→ Task statement: Print exactly the part opening with the line containing "if shape.isNull() or" and closing with the line containing "if empty is", with both of those lines included.

→ Given information:
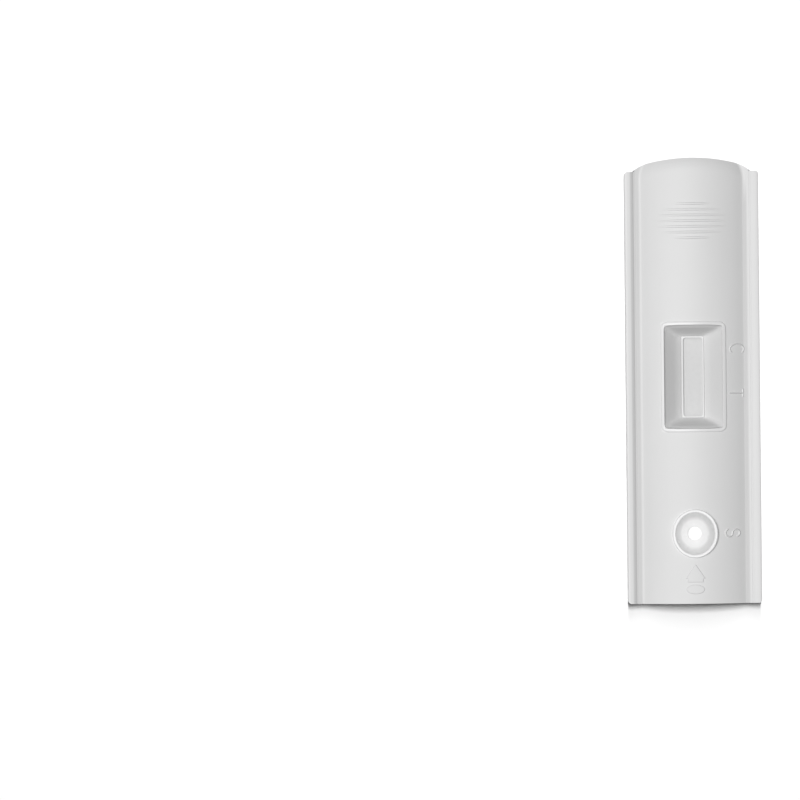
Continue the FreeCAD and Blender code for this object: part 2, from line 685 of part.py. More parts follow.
def make_bead():
    """The raised frame round the window: its plan cut out of a slightly thicker dome."""
    skin = new_body("bead_skin")
    section = new_sketch(skin, "bead_section", "XZ_Plane", "-Sizes.case_length / 2")
    dome_section(section, "Sizes.bead_height")
    pad(skin, section, "Sizes.case_length")
    return boolean(
        "Part::Common", "window_bead", skin,
        make_window_plan("bead_plan", "Sizes.bead_width", LIP_TOP),
    )


def make_window_plan(label, margin, foot):
    """An upright block as large as the window's mouth and a margin, corners rounded."""
    body = new_body(label)
    plan = new_sketch(body, f"{label}_rectangle", "XY_Plane", foot)
    half_width = f"(Sizes.mouth_width / 2 + {margin})"
    half_length = f"(Sizes.mouth_length / 2 + {margin})"
    draw_rectangle(
        plan, f"-{half_width}", half_width,
        f"({WINDOW_CENTRE} - {half_length})", f"({WINDOW_CENTRE} + {half_length})",
    )
    pad(body, plan, "Sizes.case_height")
    fillet(
        body, f"{label}_corners", f"(Sizes.mouth_corner_radius + {margin})",
        lambda middle, edge: is_upright(edge),
    )
    return body


def make_oval(name, half_across, half_along, height):
    """An oval section of the sample well, longer along the case."""
    oval = document.addObject("Part::Ellipse", name)
    oval.setExpression("MajorRadius", half_along)
    oval.setExpression("MinorRadius", half_across)
    oval.Placement = FreeCAD.Placement(
        FreeCAD.Vector(0, 0, 0), FreeCAD.Rotation(FreeCAD.Vector(0, 0, 1), 90)
    )
    oval.setExpression("Placement.Base.y", WELL_CENTRE)
    oval.setExpression("Placement.Base.z", height)
    return oval


# How far the bowl has spread, from hole to rim, at each share of its depth.
BOWL_STEPS = ((0, 0), (0.6, 0.34), (1, 1))


def make_bowl(label, wall):
    """The sample well as a loft of ovals whose wall flattens towards the hole."""
    sections = []
    rim_across = "(Sizes.well_ring_width / 2 - Sizes.well_ring_band)"
    rim_along = "(Sizes.well_ring_length / 2 - Sizes.well_ring_band)"
    hole = "(Sizes.well_hole / 2)"
    depth = f"({RING_TOP} - {WELL_FOOT} - Sizes.well_edge)"
    for number, (spread, lift) in enumerate(BOWL_STEPS):
        half_across = f"({hole} + {spread} * ({rim_across} - {hole}) + {wall})"
        half_along = f"({hole} + {spread} * ({rim_along} - {hole}) + {wall} )"
        height = f"({WELL_FOOT} + Sizes.well_edge + {lift} * {depth})"
        sections.append(make_oval(f"{label}_oval_{number}", half_across, half_along, height))
    loft = document.addObject("Part::Loft", f"{label}_loft")
    loft.Sections = sections
    loft.Solid = True
    loft.Ruled = False
    shaft_radius = f"({hole} + {wall})"
    shaft = document.addObject("Part::Cylinder", f"{label}_shaft")
    shaft.setExpression("Radius", shaft_radius)
    foot = WELL_FOOT if wall != "0" else f"({WELL_FOOT} - Sizes.well_gap / 2)"
    shaft.setExpression("Height", f"({WELL_FOOT} + Sizes.well_edge - {foot})")
    shaft.setExpression("Placement.Base.y", WELL_CENTRE)
    shaft.setExpression("Placement.Base.z", foot)
    document.recompute()
    return boolean("Part::MultiFuse", label, loft, shaft)


def make_ring(label):
    """The raised ring round the well, standing a little over the crown of the dome."""
    outer = make_oval(
        f"{label}_foot", "(Sizes.well_ring_width / 2)", "(Sizes.well_ring_length / 2)",
        LIP_TOP,
    )
    inner = make_oval(
        f"{label}_top", "(Sizes.well_ring_width / 2)", "(Sizes.well_ring_length / 2)", RING_TOP,
    )
    loft = document.addObject("Part::Loft", label)
    loft.Sections = [outer, inner]
    loft.Solid = True
    loft.Ruled = True
    document.recompute()
    return loft


def make_pins():
    """Pins under the cover, one for each socket of the base."""
    outside = f"({PIN_OFFSET} + Sizes.pin_diameter / 2)"
    roof = f"({DOME_AXIS} + sqrt(Sizes.dome_radius ^ 2 - {outside} ^ 2))"
    foot = "(Sizes.base_floor + Sizes.pin_end_gap)"
    return make_pin_cylinders(
        "pins", "(Sizes.pin_diameter / 2)", foot, f"({roof} - Sizes.rib_root / 2 - {foot})",
    )


def make_press_ribs():
    """Cross ribs under the dome that keep the pads down on the bed."""
    body = new_body("press_ribs")
    roof = "(Sizes.case_height - Sizes.cover_wall + Sizes.rib_root / 2)"
    flat_start = f"({MEMBRANE_END} + Sizes.pad_step)"
    pitch = f"(({STRIP_END} - {flat_start}) / {PRESS_RIBS_ON_ABSORBENT})"
    on_absorbent = [
        f"({STRIP_END} - ({number} + 0.5) * {pitch})" for number in range(PRESS_RIBS_ON_ABSORBENT)
    ]
    for name, places, pad_top in (
        ("sample", [f"({STRIP_START} + 2 * Sizes.press_rib_width)"], SAMPLE_PAD_TOP),
        ("absorbent", on_absorbent, ABSORBENT_TOP),
    ):
        foot = f"({pad_top} + Sizes.press_gap)"
        sketch = new_sketch(body, f"press_{name}", "XY_Plane", foot)
        for place in places:
            draw_rectangle(
                sketch, "-Sizes.press_rib_length / 2", "Sizes.press_rib_length / 2",
                f"({place} - Sizes.press_rib_width / 2)", f"({place} + Sizes.press_rib_width / 2)",
            )
        pad(body, sketch, f"({roof} - {foot})")
    return body


def make_grip_ribs():
    """Ribs with sloping sides across the dome, longest in the middle of the field. Each
    is bent a little tighter than the dome, so it sinks into it at both ends."""
    ribs = []
    half_top = "(Sizes.grip_rib_top / 2)"
    half_foot = "(Sizes.grip_rib_foot / 2)"
    for number in range(GRIP_RIBS):
        step = f"({2 * number / (GRIP_RIBS - 1) - 1} * (Sizes.grip_length / 2 - {half_foot}))"
        place = f"({GRIP_CENTRE} + {step})"
        reach = f"(Sizes.grip_width / 2 * sqrt(1 - ({step} / (Sizes.grip_length / 2)) ^ 2))"
        bend = f"(1 / (1 / Sizes.dome_radius + 2 * Sizes.grip_rib_height / {reach} ^ 2))"
        pivot = f"({DOME_AXIS} + Sizes.dome_radius + Sizes.grip_rib_height - {bend})"
        crest = f"({pivot} + {bend})"
        root = f"({crest} - Sizes.grip_rib_depth)"
        body = new_body(f"grip_rib_{number}")
        sketch = new_sketch(body, f"grip_section_{number}", "YZ_Plane")
        draw_outline(
            sketch,
            [
                (f"({place} - {half_foot})", root), (f"({place} + {half_foot})", root),
                (f"({place} + {half_top})", crest), (f"({place} - {half_top})", crest),
            ],
        )
        axis = sketch.addGeometry(
            Part.LineSegment(
                FreeCAD.Vector(measure(place) - 1, measure(pivot), 0),
                FreeCAD.Vector(measure(place) + 1, measure(pivot), 0),
            ),
            True,
        )
        bind(sketch, "DistanceX", (-1, 1, axis, 1), "axis_start", f"({place} - 1)")
        bind(sketch, "DistanceX", (-1, 1, axis, 2), "axis_end", f"({place} + 1)")
        bind(sketch, "DistanceY", (-1, 1, axis, 1), "axis_start_height", pivot)
        bind(sketch, "DistanceY", (-1, 1, axis, 2), "axis_end_height", pivot)
        turned = body.newObject("PartDesign::Revolution", f"grip_bar_{number}")
        turned.Profile = sketch
        turned.ReferenceAxis = (sketch, ["Axis0"])
        turned.Midplane = True
        turned.setExpression("Angle", f"2 * asin(Sizes.grip_run_out * {reach} / {bend})")
        ribs.append(body)
    document.recompute()
    return ribs


def make_cover(block):
    """The domed cover with its dished window, sample well, grip, pins and ribs."""
    shell = boolean("Part::Cut", "cover_shell", block, make_cover_cavity())
    recess = boolean("Part::Common", "recess_walls", make_recess_walls(), block)
    bowl = boolean("Part::Common", "bowl_walls", make_bowl("bowl_outside", "Sizes.well_wall"), block)
    bead = make_bead()
    ring = make_ring("well_ring")
    filled = boolean(
        "Part::MultiFuse", "cover_filled",
        shell, recess, bowl, bead, ring, make_pins(), make_press_ribs(), *make_grip_ribs(),
    )
    hollows = boolean(
        "Part::MultiFuse", "cover_hollows", make_recess_hollow(), make_bowl("bowl_hollow", "0")
    )
    sharp = boolean("Part::Cut", "cover_sharp", filled, hollows)
    return finish_cover_edges(sharp)


def finish_cover_edges(sharp):
    """Rounds the window's raised frame and bevels the well's ring."""
    body = new_body("top_cover")
    body.BaseFeature = sharp
    document.recompute()
    axis = measure(DOME_AXIS)
    bead_radius = measure("Sizes.dome_radius + Sizes.bead_height")
    mouth_side = measure("Sizes.mouth_width / 2")
    mouth_end = measure("Sizes.mouth_length / 2")
    band = measure("Sizes.bead_width")
    centre = measure(WINDOW_CENTRE)

    def is_outer_bead_edge(middle, edge):
        across = abs(middle.x) - mouth_side
        along = abs(middle.y - centre) - mouth_end
        on_bead = abs(math.hypot(middle.x, middle.z - axis) - bead_radius) < 0.01
        return on_bead and 0.1 * band < max(across, along) < 1.1 * band

    fillet(
        body, "bead_round", "Sizes.bead_round",
        is_outer_bead_edge,
    )
    ring_top = measure(RING_TOP)
    chamfer(
        body, "well_ring_bevel", "Sizes.well_ring_bevel",
        lambda middle, edge: abs(middle.z - ring_top) < 0.005,
    )
    return body


def make_layer(label, start, end, foot, thickness):
    """A flat layer of the test strip, as wide as the strip."""
    body = new_body(label)
    side = new_sketch(body, f"{label}_side", "YZ_Plane", f"-{STRIP_HALF_WIDTH}")
    draw_rectangle(side, start, end, foot, f"({foot} + {thickness})")
    pad(body, side, "Sizes.strip_width")
    return body


def make_climbing_pad(label, start, step_foot, step_top, end, high, thickness):
    """A pad that lies on the card and climbs on to its neighbour at one end."""
    body = new_body(label)
    side = new_sketch(body, f"{label}_side", "YZ_Plane", f"-{STRIP_HALF_WIDTH}")
    draw_outline(
        side,
        [
            (start, CARD_TOP),
            (step_foot, CARD_TOP),
            (step_top, high),
            (end, high),
            (end, f"({high} + {thickness})"),
            (step_top, f"({high} + {thickness})"),
            (step_foot, f"({CARD_TOP} + {thickness})"),
            (start, f"({CARD_TOP} + {thickness})"),
        ],
    )
    pad(body, side, "Sizes.strip_width")
    return body


def make_strip():
    """The test strip: card, membrane, and three pads that overlap from end to end."""
    card = make_layer("backing_card", STRIP_START, STRIP_END, BED, "Sizes.card_thickness")
    membrane = make_layer(
        "nitrocellulose_membrane", MEMBRANE_START, MEMBRANE_END, CARD_TOP,
        "Sizes.membrane_thickness",
    )
    conjugate = make_climbing_pad(
        "conjugate_pad", CONJUGATE_START, f"({MEMBRANE_START} - Sizes.pad_step)",
        MEMBRANE_START, CONJUGATE_END, MEMBRANE_TOP, "Sizes.conjugate_thickness",
    )
    sample = make_climbing_pad(
        "sample_pad", STRIP_START, f"({CONJUGATE_START} - Sizes.pad_step)",
        CONJUGATE_START, SAMPLE_PAD_END, f"({CARD_TOP} + Sizes.conjugate_thickness)",
        "Sizes.sample_pad_thickness",
    )
    absorbent = make_climbing_pad(
        "absorbent_pad", STRIP_END, f"({MEMBRANE_END} + Sizes.pad_step)",
        MEMBRANE_END, ABSORBENT_START, MEMBRANE_TOP, "Sizes.absorbent_thickness",
    )
    return [card, membrane, conjugate, sample, absorbent]


def check_document():
    """Stops where an object of the document has failed."""
    for item in document.Objects:
        if "Invalid" in item.State or "Error" in item.State:
            raise RuntimeError(f"{item.Name} failed: {item.getStatusString()}")


def write_pieces(pieces):
    os.makedirs("parts", exist_ok=True)
    for piece in pieces:
        shape = piece.Shape
        if shape.isNull() or not shape.isValid() or len(shape.Solids) != 1:
            raise RuntimeError(f"{piece.Label} is not one valid solid")
    for piece in pieces:
        piece.Shape.exportStep(f"parts/{piece.Label}.step")
        box = piece.Shape.BoundBox
        print(
            f"{piece.Label}: {piece.Shape.Volume:.1f} mm3,"
            f" {box.XLength:.2f} x {box.YLength:.2f} x {box.ZLength:.2f} mm"
        )


def main():
    base = make_base()
    cover = make_cover(make_cover_block())
    pieces = [base, cover, *make_strip()]
    document.recompute()
    check_document()
    write_pieces(pieces)


main()
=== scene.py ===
"""Looks of a cassette-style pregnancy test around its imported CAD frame.

Metres, +Z out of the domed face, +Y towards the bowed thumb end.
"""

import math

import bpy
import numpy as np
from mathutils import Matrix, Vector
from mathutils.bvhtree import BVHTree


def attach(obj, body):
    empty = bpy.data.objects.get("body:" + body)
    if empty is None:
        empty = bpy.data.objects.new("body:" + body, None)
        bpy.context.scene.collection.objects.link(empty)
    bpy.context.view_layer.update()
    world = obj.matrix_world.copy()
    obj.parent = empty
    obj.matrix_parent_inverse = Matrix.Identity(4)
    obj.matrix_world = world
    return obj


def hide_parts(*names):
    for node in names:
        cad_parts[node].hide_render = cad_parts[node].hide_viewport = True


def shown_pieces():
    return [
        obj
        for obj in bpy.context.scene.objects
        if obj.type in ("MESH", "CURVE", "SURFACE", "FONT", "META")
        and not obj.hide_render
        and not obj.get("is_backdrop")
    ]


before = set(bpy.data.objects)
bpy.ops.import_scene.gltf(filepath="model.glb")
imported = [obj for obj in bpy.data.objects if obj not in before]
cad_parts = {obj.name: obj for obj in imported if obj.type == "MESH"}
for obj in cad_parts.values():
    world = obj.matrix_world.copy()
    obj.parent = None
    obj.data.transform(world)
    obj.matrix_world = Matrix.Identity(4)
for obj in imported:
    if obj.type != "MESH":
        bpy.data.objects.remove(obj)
bpy.context.view_layer.update()

MM = 0.001

# The case, in millimetres, as the CAD has it.
CASE_HEIGHT = 5.5
CASE_HALF_WIDTH = 10.5
DOME_RADIUS = 15.1026
DOME_AXIS = CASE_HEIGHT - DOME_RADIUS
WINDOW_CENTRE = 0.6
WELL_CENTRE = -24.0

# The well's bowl, in millimetres: its hole's radius, half sizes at the rim, foot and depth.
WELL_HOLE = 1.075
WELL_RIM = (3.0, 3.25)
WELL_LOW = 2.75
WELL_DEPTH = 3.0


def dome(x):
    """Height of the cover's outer skin above the table, x from the middle line."""
    return DOME_AXIS + np.sqrt(DOME_RADIUS ** 2 - np.square(x))


# Materials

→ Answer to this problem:
        if shape.isNull() or not shape.isValid() or len(shape.Solids) != 1:
            raise RuntimeError(f"{piece.Label} is not one valid solid")
    for piece in pieces:
        piece.Shape.exportStep(f"parts/{piece.Label}.step")
        box = piece.Shape.BoundBox
        print(
            f"{piece.Label}: {piece.Shape.Volume:.1f} mm3,"
            f" {box.XLength:.2f} x {box.YLength:.2f} x {box.ZLength:.2f} mm"
        )


def main():
    base = make_base()
    cover = make_cover(make_cover_block())
    pieces = [base, cover, *make_strip()]
    document.recompute()
    check_document()
    write_pieces(pieces)


main()
=== scene.py ===
"""Looks of a cassette-style pregnancy test around its imported CAD frame.

Metres, +Z out of the domed face, +Y towards the bowed thumb end.
"""

import math

import bpy
import numpy as np
from mathutils import Matrix, Vector
from mathutils.bvhtree import BVHTree


def attach(obj, body):
    empty = bpy.data.objects.get("body:" + body)
    if empty is None:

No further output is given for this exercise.